The 2017 Dole float, “Spirit of Hawaii,” features three important and very different figures: King Kamehameha I, founder of the Kingdom of Hawaii; Pele, goddess of fire, lightning, wind, and volcanoes; and Sebastian, the parrot who rode with the late Raul Rodriguez on floats he designed. In the six years Dole Packaged Foods has entered the Rose Parade, the floats have won five Sweepstakes and one Director’s Trophy. The 2017 entry is designed by Stanley Meyer. It has a working volcano and four real waterfalls flowing down the side of the mountain and cascading from a floral bridge. Dancers, including a fire dancer, and drummers will accompany the float as outwalkers and on the bridge.

We spoke about the float with Monica Spiro, Associate Manager of Events for Dole, and Dave Spare, Vice President, Marketing, about the community involvement of the company. It’s a tradition for some of the riders to be the children of Dole associates, and this year, Spiro’s 13-year-old daughter Gianna will be aboard. Spiro said the company tries to match the parade theme in the float design. The 128th Rose Parade theme is “Echoes of Success.”

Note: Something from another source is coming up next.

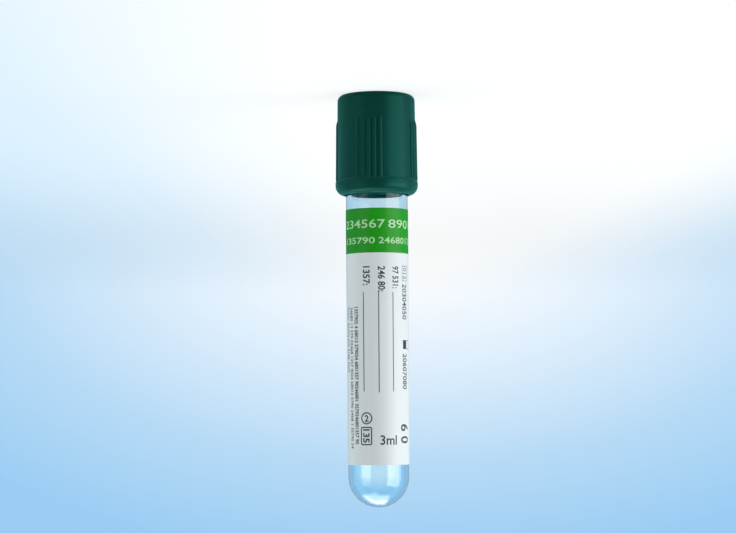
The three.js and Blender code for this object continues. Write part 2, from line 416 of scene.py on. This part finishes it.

“‘Spirit of Hawaii’ makes sense, since the company started in Hawaii,” she said. She brings the float theme into the party with elements that will be fun for the families, which can be seen in the photo gallery. It’s a way of sharing the Dole vision and heritage with the associates and their families. All associates are invited, and about 250 came to the luau.

“It’s really nice, because it’s a way for associates who can’t go to the parade to experience the float,” Spiro said. Another way is for associates to participate in decorating the float. Fiesta Parade Floats brings the giant plumeria, that will encircle the float like a lei, to the company headquarters in Westlake Village for associates to decorate with rice, and about 15-20 people will come to the Irwindale barn to decorate. Part of the entryway is dedicated to the float, with animal sculptures from previous floats and photos of the floats.

“It’s a way to touch, see, and feel the float,” she said. “We try to look at all the different ways people can experience this.”

Dole is also part of Live on Green, a pre-parade event with activities, displays, food, and entertainment. The company sponsors a food booth where Dole Whips can be purchased, the special treat usually available only at Disneyland. Dole has sponsored the Tiki Room for 40 years, and even reserved the room for a national meeting, where dessert was served.

“We want everyone to have a good time and have fun,” Spiro said. “There’s something for everyone.” And, she added, “Sebastian is still in front” on the float.

Dave Spare shared Dole Packaged Foods’ commitment to aiding non-profits that help people in need. The president and CEO of one of those organizations will ride on the float on Jan. 2. Food Share, the largest food bank in Ventura County, receives millions of pounds of healthy food from Dole every year, Spare said. The food is still within its expiration date and includes frozen, canned, and prepared items and 99 percent of Dole products are non-GMO.

“We were way ahead of the GMO movement,” Spare said. “On the float, all the fruit is non-GMO. It’s more expensive, but [consumers] are getting purer fruit.”

In addition to products and cash, Dole employees volunteer thousands of hours each year to charity work, including Food Share, Spare said. He volunteers at Ventura County Rescue Mission. Employees can take time off work for volunteering, so they don’t have to use vacation days.

If the company works to create  community spirit among its US employees, it helps to create a community overseas. Spare said the Dole Packaged Foods operation in the Philippines is the largest in the world, but there’s a lot of poverty in that country. Dole has built roads, schools and hospitals, and offers free medical care and free schooling. With an increase in hiring, there is a shortage of housing, so the company built 74 homes this year and plans to build 72 next year.

“The employees help to build them,” he said. “It’s like Habitat for Humanity.” Spare has worked for Dole Packaged Foods for 20 years, and he said the other vice presidents have worked 15 to 30 years. “It’s just a great company,” he said.